From cfb77988ccd84f9daa0644bcbc46b7bb3c5d94b9 Mon Sep 17 00:00:00 2001
From: Tobin Ehlis <tobine@google.com>
Date: Tue, 4 Apr 2017 12:23:48 -0600
Subject: scripts:Update unique IDs for spec v1.0.45.1

Another massive update. Totally overhauled the mapping algorithm.
The basic outline of the new algorithm is:
-Try to map complete error message to prev ID
-Then try to map error msg w/o link to prev ID
-Finally try to map just core error string (no section) to prev ID
-Else assign it a new unique ID

See code for complete details.

In anticipation of integrated uniqueIDs I took a little liberty with
this update in that I didn't attempt to remap EVERY new ID to previous
IDs.
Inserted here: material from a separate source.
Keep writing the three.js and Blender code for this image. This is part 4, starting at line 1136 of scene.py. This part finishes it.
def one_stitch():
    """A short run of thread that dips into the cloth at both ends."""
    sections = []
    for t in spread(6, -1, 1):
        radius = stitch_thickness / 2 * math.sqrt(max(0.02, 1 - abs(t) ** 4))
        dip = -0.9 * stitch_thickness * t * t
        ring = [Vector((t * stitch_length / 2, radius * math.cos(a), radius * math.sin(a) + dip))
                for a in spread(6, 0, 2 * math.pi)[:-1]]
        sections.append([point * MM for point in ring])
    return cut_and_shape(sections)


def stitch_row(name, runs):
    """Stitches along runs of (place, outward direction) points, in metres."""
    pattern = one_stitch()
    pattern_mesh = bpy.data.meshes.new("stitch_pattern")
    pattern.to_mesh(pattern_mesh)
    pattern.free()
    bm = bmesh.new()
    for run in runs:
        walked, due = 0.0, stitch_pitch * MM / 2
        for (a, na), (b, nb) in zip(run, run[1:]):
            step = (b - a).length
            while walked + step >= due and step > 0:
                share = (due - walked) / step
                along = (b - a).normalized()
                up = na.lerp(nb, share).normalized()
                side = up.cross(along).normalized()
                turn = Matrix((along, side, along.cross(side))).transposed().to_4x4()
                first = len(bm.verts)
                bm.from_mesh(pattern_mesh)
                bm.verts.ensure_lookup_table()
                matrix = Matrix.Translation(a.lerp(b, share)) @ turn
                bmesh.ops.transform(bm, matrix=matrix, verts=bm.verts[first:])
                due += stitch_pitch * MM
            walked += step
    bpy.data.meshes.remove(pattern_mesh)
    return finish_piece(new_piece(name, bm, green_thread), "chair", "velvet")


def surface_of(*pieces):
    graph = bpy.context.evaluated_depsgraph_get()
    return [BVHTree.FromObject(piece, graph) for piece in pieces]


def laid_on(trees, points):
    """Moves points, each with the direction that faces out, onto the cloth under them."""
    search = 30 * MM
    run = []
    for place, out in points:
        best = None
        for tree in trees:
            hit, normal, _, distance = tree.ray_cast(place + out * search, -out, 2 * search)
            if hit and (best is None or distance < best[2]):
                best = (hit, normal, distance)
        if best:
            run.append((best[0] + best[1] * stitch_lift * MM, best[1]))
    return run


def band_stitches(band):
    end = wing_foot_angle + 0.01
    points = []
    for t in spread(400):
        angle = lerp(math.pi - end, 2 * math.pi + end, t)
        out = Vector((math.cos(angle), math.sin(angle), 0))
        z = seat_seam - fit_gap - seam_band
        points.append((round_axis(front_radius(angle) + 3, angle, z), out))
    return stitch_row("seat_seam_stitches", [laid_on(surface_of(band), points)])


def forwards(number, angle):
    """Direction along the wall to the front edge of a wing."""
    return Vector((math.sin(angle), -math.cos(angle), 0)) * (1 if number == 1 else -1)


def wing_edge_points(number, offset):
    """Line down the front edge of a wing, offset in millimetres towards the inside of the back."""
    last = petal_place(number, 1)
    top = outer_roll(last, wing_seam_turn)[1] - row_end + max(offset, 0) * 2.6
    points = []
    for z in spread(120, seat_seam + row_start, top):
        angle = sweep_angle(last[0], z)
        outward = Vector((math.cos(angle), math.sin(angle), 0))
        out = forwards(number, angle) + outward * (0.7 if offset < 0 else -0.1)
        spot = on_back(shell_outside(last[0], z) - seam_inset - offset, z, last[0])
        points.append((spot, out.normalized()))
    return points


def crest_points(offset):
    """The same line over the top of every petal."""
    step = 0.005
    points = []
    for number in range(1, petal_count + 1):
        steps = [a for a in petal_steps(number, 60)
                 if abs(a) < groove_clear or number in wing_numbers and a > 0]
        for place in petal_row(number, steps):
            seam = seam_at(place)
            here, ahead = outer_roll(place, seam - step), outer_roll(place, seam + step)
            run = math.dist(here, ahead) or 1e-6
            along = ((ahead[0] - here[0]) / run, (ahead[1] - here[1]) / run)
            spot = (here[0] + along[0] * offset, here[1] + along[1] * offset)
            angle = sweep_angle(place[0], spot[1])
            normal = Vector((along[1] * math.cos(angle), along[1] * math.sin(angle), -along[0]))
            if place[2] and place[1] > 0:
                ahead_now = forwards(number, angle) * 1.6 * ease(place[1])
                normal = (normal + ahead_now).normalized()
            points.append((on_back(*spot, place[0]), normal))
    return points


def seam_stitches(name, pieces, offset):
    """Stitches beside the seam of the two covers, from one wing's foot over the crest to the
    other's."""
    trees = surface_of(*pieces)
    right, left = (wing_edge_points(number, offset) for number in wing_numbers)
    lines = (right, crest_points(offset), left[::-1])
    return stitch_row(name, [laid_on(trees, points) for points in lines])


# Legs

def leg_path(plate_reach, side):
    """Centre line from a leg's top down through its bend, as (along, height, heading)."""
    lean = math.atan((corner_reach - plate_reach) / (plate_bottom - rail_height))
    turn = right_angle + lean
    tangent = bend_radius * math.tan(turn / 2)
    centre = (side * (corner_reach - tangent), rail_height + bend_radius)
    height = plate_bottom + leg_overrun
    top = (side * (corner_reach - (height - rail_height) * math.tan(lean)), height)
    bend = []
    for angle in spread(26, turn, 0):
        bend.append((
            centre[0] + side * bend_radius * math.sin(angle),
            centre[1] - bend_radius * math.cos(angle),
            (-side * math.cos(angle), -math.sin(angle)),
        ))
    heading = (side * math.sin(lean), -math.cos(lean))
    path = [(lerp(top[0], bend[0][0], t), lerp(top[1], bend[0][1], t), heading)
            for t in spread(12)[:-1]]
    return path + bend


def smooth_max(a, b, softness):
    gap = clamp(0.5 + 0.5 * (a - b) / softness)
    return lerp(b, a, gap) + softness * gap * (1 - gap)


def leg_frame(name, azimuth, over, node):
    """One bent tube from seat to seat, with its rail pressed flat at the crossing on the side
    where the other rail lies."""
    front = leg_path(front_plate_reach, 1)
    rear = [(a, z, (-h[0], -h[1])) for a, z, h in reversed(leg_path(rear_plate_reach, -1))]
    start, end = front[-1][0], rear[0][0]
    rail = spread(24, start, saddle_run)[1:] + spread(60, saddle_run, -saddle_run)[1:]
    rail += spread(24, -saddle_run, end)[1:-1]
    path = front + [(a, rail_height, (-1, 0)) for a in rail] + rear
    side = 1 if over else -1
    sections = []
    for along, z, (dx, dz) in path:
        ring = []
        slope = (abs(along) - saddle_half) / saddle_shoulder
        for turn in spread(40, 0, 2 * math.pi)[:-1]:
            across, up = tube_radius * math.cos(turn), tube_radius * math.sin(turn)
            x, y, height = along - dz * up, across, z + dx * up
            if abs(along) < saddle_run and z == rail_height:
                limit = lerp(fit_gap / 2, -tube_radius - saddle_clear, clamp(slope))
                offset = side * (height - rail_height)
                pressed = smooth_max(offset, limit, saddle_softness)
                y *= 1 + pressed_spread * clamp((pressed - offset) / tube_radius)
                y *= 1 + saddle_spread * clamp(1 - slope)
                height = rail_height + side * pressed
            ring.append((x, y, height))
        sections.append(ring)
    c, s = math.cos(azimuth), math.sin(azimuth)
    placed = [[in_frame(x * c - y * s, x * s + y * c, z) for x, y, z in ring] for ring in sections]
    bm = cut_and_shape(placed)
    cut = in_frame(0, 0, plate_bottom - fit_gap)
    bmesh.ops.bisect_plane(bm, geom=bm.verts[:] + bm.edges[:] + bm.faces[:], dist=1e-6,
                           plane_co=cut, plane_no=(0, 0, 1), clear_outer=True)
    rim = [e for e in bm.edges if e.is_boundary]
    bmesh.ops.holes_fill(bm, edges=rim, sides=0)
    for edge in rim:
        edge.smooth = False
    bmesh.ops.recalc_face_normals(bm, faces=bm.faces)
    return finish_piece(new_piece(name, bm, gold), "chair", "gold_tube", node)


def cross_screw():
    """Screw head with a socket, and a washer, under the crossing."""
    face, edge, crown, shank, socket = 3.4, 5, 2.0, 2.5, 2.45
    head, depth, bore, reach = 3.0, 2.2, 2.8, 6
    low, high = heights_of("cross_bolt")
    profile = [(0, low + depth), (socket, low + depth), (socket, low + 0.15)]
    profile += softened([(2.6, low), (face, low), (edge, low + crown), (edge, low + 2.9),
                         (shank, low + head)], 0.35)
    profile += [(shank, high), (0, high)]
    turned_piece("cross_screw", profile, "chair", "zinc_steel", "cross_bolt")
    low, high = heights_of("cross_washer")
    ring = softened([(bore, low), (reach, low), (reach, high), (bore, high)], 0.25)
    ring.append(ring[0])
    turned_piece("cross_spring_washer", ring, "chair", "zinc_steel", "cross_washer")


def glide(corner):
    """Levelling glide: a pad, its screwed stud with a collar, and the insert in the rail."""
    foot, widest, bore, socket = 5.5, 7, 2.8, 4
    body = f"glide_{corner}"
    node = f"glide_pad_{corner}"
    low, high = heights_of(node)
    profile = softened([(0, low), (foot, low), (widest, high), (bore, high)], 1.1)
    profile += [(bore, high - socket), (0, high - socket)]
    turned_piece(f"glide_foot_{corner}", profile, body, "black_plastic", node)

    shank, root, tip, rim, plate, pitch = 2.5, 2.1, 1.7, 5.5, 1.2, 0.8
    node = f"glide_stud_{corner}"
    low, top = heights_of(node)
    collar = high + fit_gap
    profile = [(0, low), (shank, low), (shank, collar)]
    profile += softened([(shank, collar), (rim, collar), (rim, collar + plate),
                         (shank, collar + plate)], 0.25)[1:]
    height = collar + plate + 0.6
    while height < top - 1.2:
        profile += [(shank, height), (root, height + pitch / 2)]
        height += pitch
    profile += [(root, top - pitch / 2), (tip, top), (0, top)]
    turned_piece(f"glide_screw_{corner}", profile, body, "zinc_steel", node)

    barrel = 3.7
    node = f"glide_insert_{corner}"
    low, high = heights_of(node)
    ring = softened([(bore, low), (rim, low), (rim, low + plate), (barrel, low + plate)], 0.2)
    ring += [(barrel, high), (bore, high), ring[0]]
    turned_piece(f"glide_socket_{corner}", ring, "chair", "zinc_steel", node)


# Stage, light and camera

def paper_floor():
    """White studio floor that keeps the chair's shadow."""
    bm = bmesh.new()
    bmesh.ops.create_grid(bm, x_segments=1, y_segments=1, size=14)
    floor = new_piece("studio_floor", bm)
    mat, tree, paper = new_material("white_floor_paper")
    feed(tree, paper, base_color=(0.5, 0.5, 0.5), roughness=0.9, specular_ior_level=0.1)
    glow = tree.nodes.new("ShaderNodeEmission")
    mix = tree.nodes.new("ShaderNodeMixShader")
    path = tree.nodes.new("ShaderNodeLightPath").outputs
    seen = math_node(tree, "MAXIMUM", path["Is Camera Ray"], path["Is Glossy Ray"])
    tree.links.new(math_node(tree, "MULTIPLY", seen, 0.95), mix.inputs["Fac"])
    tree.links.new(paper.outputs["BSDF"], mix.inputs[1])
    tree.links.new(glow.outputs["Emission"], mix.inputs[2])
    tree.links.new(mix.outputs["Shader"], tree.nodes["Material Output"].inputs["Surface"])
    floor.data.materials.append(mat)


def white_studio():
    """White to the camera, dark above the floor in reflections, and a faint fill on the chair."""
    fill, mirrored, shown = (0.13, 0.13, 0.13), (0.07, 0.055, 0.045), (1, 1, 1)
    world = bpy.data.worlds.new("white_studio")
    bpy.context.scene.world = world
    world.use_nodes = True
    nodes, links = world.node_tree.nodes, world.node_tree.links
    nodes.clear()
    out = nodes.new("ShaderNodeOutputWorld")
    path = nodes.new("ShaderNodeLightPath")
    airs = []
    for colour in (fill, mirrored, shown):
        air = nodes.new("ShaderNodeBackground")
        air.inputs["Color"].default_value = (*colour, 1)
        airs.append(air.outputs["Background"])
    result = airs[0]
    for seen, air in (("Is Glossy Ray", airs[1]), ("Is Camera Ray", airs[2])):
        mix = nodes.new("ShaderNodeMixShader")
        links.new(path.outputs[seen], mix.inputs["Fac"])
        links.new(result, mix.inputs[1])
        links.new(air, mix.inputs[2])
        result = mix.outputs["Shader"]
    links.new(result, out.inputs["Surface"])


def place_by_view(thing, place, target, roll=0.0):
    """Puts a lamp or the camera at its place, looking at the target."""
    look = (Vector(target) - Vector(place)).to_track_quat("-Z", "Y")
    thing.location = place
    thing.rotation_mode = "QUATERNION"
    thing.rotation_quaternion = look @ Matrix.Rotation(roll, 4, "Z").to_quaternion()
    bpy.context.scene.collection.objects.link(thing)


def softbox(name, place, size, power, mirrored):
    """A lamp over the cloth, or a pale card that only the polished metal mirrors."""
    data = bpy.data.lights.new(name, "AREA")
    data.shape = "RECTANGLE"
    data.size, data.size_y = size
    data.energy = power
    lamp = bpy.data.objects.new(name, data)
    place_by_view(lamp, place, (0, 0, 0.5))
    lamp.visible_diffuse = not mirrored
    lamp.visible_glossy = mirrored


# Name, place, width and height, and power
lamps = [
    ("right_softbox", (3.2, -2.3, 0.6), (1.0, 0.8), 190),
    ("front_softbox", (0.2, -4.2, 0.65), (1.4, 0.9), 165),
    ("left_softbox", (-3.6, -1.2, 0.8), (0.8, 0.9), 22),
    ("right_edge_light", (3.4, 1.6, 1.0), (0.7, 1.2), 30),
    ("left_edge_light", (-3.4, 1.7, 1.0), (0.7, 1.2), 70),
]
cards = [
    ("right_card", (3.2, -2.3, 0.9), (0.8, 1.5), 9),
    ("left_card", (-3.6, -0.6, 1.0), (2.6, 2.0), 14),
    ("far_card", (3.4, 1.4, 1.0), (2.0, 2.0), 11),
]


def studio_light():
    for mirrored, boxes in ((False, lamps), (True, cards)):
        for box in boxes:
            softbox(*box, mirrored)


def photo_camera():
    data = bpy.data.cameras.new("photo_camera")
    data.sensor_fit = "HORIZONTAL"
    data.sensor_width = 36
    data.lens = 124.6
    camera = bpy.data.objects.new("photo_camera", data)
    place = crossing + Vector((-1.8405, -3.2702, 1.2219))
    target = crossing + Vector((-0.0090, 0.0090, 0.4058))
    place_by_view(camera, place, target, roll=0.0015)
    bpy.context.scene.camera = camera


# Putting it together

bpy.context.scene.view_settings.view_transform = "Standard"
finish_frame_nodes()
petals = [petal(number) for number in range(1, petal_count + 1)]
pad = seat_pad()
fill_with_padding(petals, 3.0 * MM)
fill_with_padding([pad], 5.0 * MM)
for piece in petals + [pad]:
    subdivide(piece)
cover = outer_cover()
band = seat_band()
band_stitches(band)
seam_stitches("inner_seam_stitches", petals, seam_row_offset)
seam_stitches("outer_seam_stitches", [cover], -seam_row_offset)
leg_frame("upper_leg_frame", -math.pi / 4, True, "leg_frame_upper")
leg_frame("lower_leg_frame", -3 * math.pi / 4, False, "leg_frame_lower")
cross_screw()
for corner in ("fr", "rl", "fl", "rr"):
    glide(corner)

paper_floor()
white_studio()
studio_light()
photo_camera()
I did many of them and made sure to account for every previous ID
that was implemented.
IDs will all be undergoing a one-time change with their integration
into the spec anyway so there is little harm in letting non-implemented
IDs drift a bit for now and it helps save my sanity.
I did add a validation step to the spec.py script to make sure and flag
any IDs that previously were implemented and suddenly are no longer in
the re-mapped version of IDs.

I manually presevered IDs 911 & 912 which get masked from the extension
spec.
I also had to do some manual updates on an offline spec to keep the
parser from breaking on the non-xhtml compliant spec.

Command line was:
python spec.py -update -remap 92-72:97-77:112-92:116-96:123-103:124-105:
133-114:148-2349:154-133,2:156-135:157-139:204-156:205-155:206-154:
417-269:1189-769:1417-938:1446-965:1448-967:1449-968:1487-974:
2193-1430,5:683-496:684-494:728-529:729-527:1628-1086:1731-1180:
1736-1183:1796-1234:1815-1251
---
 layers/spec.py | 212 +++++++++++++++++++++++++++++++++++++++++----------------
 1 file changed, 155 insertions(+), 57 deletions(-)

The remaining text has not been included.